Franklin ends the letter by sharing a plea from a friend still in England. The friend, Dr. John Fothergill, urges Franklin and his colleagues in Philadelphia to abandon all hope of reconciliation.

It is dead, buried, a thing of the past.

* * * * * * *

From one side of the Atlantic to the other, a speech and a letter here, a speech and a letter there.

For You Now

The rest are the details.

I hate to say that but it’s really true.

People will die and suffer. People will triumph and persevere. People will falter and disappoint. All of these things are yet to come in the actual moment when tension goes violent and violent goes war. We’re not there yet according to the officialness of life. It’s coming, though. The history lore is full of what’s to come in a few weeks.

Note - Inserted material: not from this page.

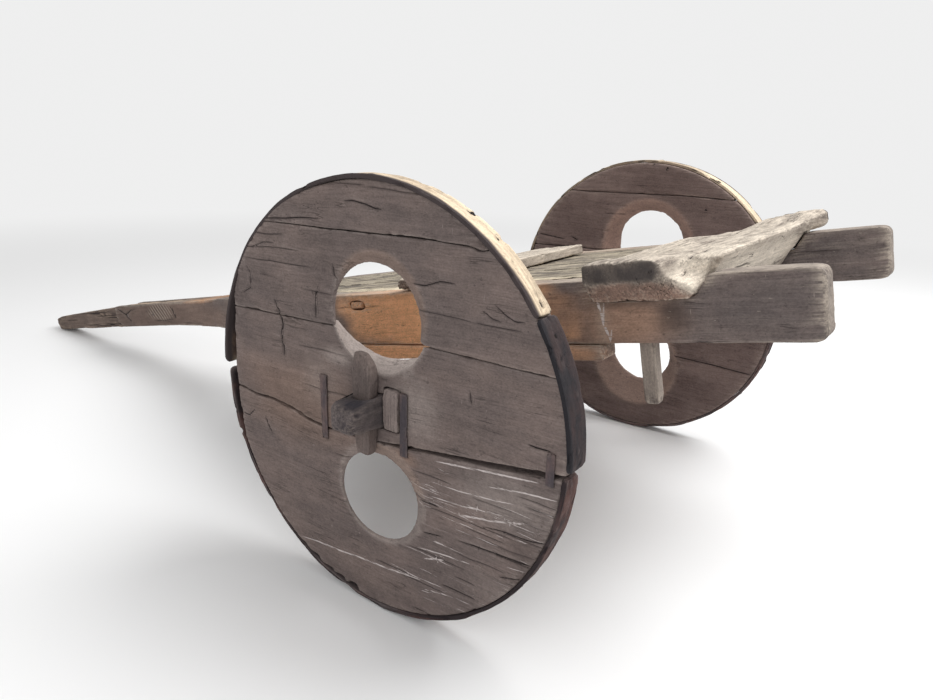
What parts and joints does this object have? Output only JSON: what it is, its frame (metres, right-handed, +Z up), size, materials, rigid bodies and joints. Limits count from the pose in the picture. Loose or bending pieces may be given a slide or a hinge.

However, the heart and soul of it has happened this week, 250 years ago. Burke’s speech, Henry’s speech, Harvey’s letter, Franklin’s letter. In them you see everything vital and alive.

Last fall, in 2024, I asked people to start a new national remembrance of the Congress that met in Philadelphia in 1774, 250 years before. It is the American Experience’s conception, the start of life before the birth. Union first, Nation second. I urge you to embrace that because it’s the truth.

Here we are again and I’m asking for another embrace. This is the week when the River truly and truthfully turns. No going back. The rapids are amongst us, slamming, splashing, pounding. Remember it.

I didn’t know I would find this until I found this. Consequently, I had to have an extra day to absorb and process the pair of letters and the pair of speeches. I’m still not done. I’m doing the best I can, toweling off and regripping minute to minute.

I think the primary point for me as of now is to realize that everything has stripped, boiled, and honed down to a single essential. All the other things are gone. 250 years ago at this exact time, that one essential is freedom. Not unanimous in condition or omnipresent in fact—but strictly as the thing desired or denied, the thing over which all is contested, all is orbiting, all is measured.

Notice that none of this is confined or restricted to a place, not to Boston or Massachusetts or even New England, though these are precisely the places emphasized in laws and policies. The entire thing is washing up and down the Atlantic coast, running inland over mountains and through valleys. The roaring waters are the single substance finding its own depth and extent.

We’re down to freedom. Center of the quark and the quark is the center of everything.

Suggestion

Take a moment to consider: no, this isn’t a question—instead, simply consider that there is a very good chance at some point in the future, we’ll look back at a stretch of time and say, “yeah, that was the week, when everything really was clear. That was the week.”